ABSTRACT

Among the vast multitude of animal species, languagelike communication is the anomaly, not the rule. It is not just unusual or rare; it is essentially nonexistent except in one peculiar species: Homo sapiens, and I am not confining my definition of language to verbal communication or communication systems with exactly the grammatical structure that can be found in all human languages. I mean language in a generic sense: a mode of communication based upon symbolic reference and involving combinatorial rules that comprise a system for representing synthetic logical relationships among symbols. Under this definition, sign languages, mathematics, musical scores, and many rule-governed games might qualify as languagelike, but not bird songs, vervet monkey alarm calls, honeybee dances, or humpback whale songs (some animal communicative behaviors often cited as languagelike), because these nonhuman activities lack both symbolic and combinatorial function, although they resemble language in certain superficial features.

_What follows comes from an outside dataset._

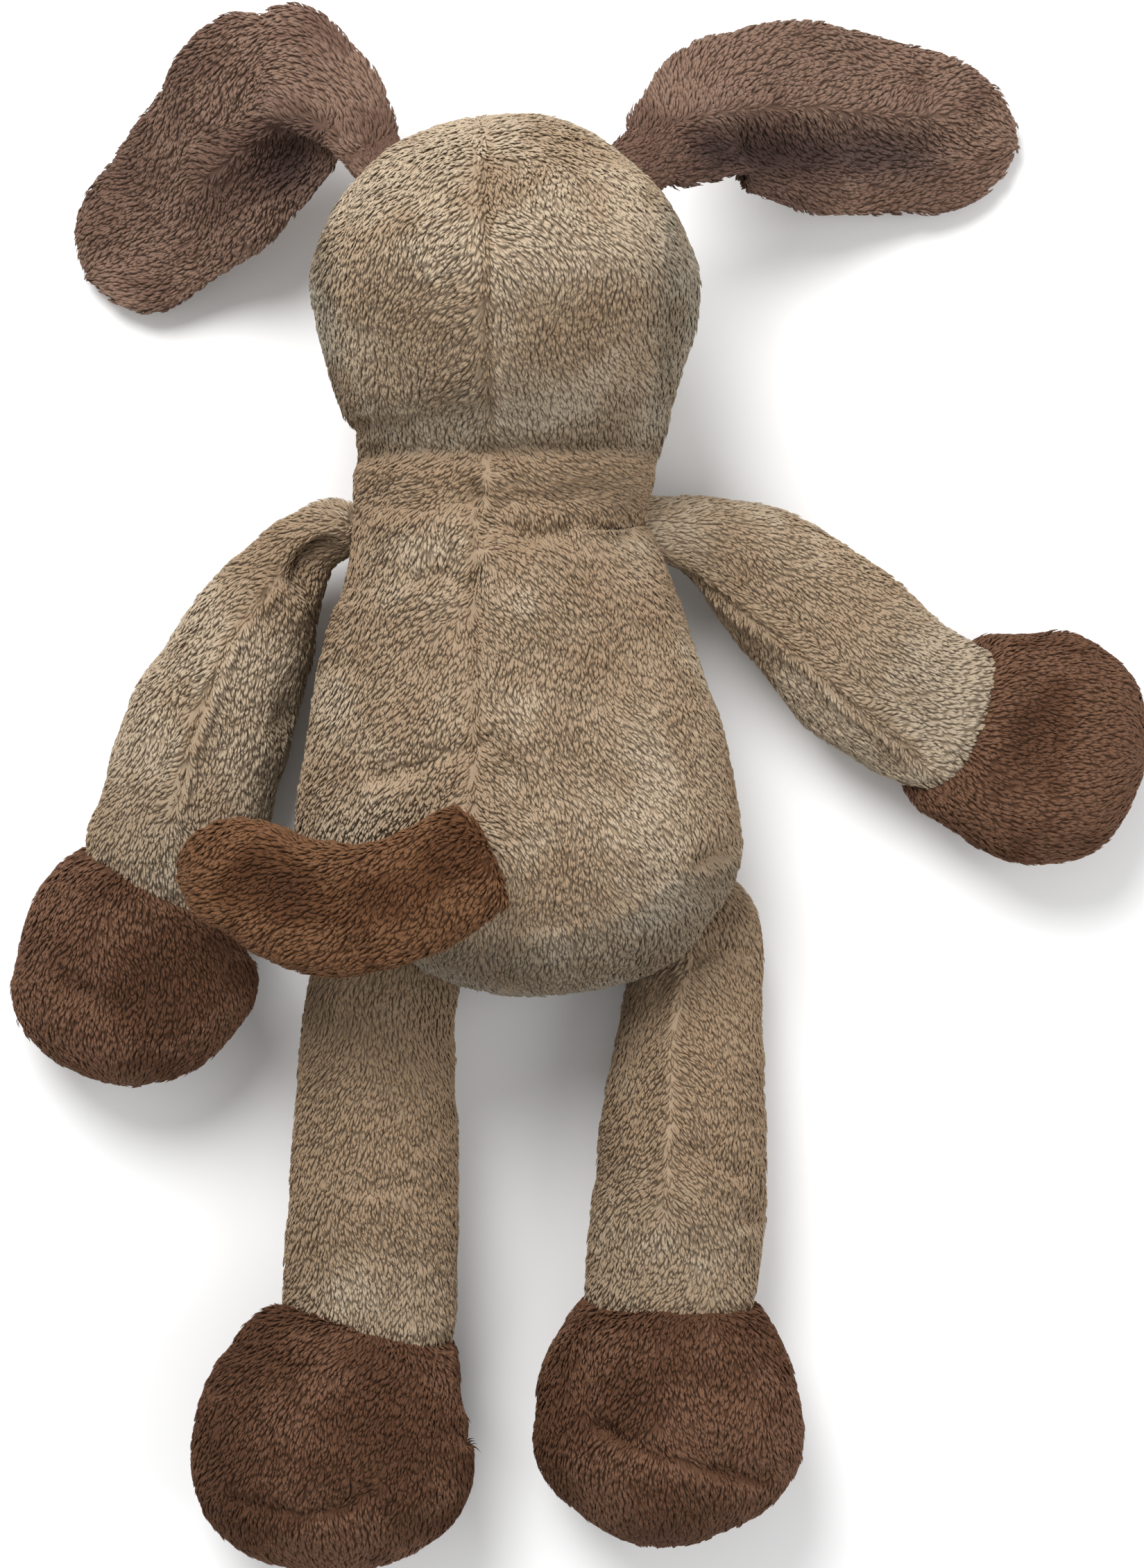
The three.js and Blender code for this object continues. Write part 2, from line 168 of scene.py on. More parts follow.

No more than a minute vocabulary of meaningful units and two or three combinatorial rules are necessary to fulfill these criteria. A childlike five-or 10-word vocabulary and a grammar as simple as toddlers’ two-word combinations would suffice. And yet, even under these loosened criteria, no other species on earth has evolved any form of communication that even remotely qualifies. This is an important, and little appreciated paradox, because it indicates that the complexity of language (e.g., the numbers of words and interdependent rules of grammar) is not the issue. Why are there no simple languages in the rest of the animal kingdom?